Arrested in 2006, Berisha, the head of a group known as the Durres Gang after the port town where it was based, was convicted in 2012 over the killings of five people and three attempted murders. He was sentenced to life in prison, cut to 25 years in 2014.
Berisha went to prison, but a series of much-criticised court decisions repeatedly reduced his sentence for good behaviour, culminating in a ruling by the Appeals Court of Durres to free him having miscalculated the time he spent in pre-trial detention. The then mayor of Durres, Vangjush Dako, vouched for his character in a letter to the court in which he promised to provide Berisha with a municipality job if he was unable to find employment elsewhere.
Berisha effectively spent a little more than 10 years in prison, far less than might be expected considering the gravity of his crimes.
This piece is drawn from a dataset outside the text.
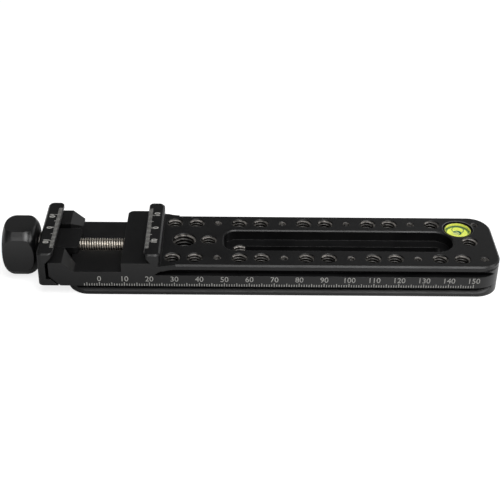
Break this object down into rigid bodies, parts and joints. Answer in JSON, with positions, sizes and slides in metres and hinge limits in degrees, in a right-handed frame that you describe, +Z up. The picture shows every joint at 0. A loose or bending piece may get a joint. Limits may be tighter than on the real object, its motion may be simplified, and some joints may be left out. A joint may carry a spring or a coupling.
{
  "type": "nodal slide rail",
  "caption": "Nodal slide rail with a screw clamp across one end, dovetails above and below, tapped holes, a centre slot and a bubble level.",
  "frame": {"origin": "centre of the whole object's box in plan, on the plane that the rail stands on", "axes": "+X along the rail from the clamp knob to the plain end, +Y across it to the level's side, +Z up"},
  "size_m": [0.2028, 0.0408, 0.022],
  "materials": {
    "anodised": "black anodised, fine satin",
    "steel": "bright stainless steel",
    "nylon": "matt black nylon",
    "vial": "glossy yellow-green acrylic",
    "liquid": "clear yellow-green liquid",
    "bubble": "clear bubble",
    "target": "dark teal ring printed on the lens",
    "lens": "clear polished lens"
  },
  "bodies": {
    "rail": {"rail_body": "anodised", "level_cup": "vial", "level_liquid": "liquid", "level_bubble": "bubble", "level_target": "target", "level_lens": "lens"},
    "jaw": {"moving_jaw": "anodised", "keeper_screw": "steel"},
    "screw": {"lead_screw": "steel", "clamp_knob": "anodised", "knob_screw": "steel", "nylon_washer": "nylon", "steel_washer": "steel"}
  },
  "joints": [
    {"name": "jaw_slide", "type": "slide", "parent": "rail", "child": "jaw", "axis": [1, 0, 0], "range_m": [-0.006, 0.0006]},
    {"name": "knob_turn", "type": "hinge", "parent": "jaw", "child": "screw", "pos_m": [-0.09325, 0, 0.0117], "axis": [1, 0, 0], "range_deg": [-2160, 216]}
  ],
  "couplings": [
    {"joint": "knob_turn", "follows": "jaw_slide", "rad_per_m": 6283.2}
  ]
}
When the High Court in December ordered him back behind bars, it was too late: Berisha was on the run from new murder charges and is now believed to be abroad.
The case looks bad for Albania's judicial system, but it's far from the only one.
Over the past several years, during which the courts and prosecution underwent a deep reform process designed to rid it of corruption and mismanagement, a number of high-profile organised crime figures in Albania have somehow walked free from life sentences.
According to records analysed by BIRN, prison personnel often support requests for early or provisional for those convicted of serious crimes, while judges give the green light sometimes in clear contravention of...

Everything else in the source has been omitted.